We live by the seaside! Three consecutive nights of very hard rain has soaked the ground to the point where it refuses to take up more water, and so there is water all along the eastern side of the house, and out in the street beyond; the bus drove through a minor lake this morning.

And the cats come in with wet bellies. Fur brained critters! They are not supposed to enjoy frolicking in the damp!

h1

July 21, 2002

I got a flash of insight about just why Kim S Robinson’s worlds seem so utopian to me: it’s not just that the people discuss things eternally—for after all that happens in the real world also—but that they listen to each other, and are willing to (sometimes) compromise. And they disagree without vilifying the other side.

The good people, that is, the science/intellectual type people who are at the centre of his books.
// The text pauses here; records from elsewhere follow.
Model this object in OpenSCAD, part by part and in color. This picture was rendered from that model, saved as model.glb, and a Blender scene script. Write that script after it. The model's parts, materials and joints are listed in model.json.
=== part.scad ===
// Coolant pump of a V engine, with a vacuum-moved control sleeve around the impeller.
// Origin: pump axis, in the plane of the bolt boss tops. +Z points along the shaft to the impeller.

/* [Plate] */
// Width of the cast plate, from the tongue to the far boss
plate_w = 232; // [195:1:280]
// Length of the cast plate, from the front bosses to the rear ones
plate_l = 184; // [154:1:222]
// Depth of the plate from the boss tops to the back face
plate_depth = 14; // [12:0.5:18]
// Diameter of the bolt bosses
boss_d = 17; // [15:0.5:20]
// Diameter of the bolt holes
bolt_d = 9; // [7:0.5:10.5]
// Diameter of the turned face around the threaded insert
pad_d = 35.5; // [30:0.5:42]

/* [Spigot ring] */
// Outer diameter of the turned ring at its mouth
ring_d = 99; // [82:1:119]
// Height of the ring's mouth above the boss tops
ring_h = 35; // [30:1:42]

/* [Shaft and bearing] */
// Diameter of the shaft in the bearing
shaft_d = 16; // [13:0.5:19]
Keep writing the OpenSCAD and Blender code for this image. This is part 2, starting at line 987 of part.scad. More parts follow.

And also the good kind of politicians. I think that’s what makes me uplifted by the societies he envisions.

h1

July 21, 2002

Hooray, the capacious hold-all is back!

h1

July 19, 2002

Ooo… I really don’t know how I feel about this. No, that’s not true—the idea is great (though I haven’t managed to understand just how it’s supposed to work) but I don’t know if I’d want to join or not. On the one hand, I love books with a passion, I like being surrounded by them, and I like books with a history. . . on the other hand this means that I’m not fond of parting with them. . . but then again, I have been known to give books away, in fact I am very fond of doing so. So I don’t know. And getting free books is of course something I could live with. But on the fifth hand it doesn’t seem as if most of the circulating books are ones I’d be particularly interested in receiving, to be honest.

Perhaps if I found out how it works, first, I’d know just what to think.

h1

July 19, 2002

Jonas gave me all his money* today. Thankyou, Jonte! Details of my postal giro account are available upon request to anybody who wants to follow his lead.

*except for what he needed for his own use.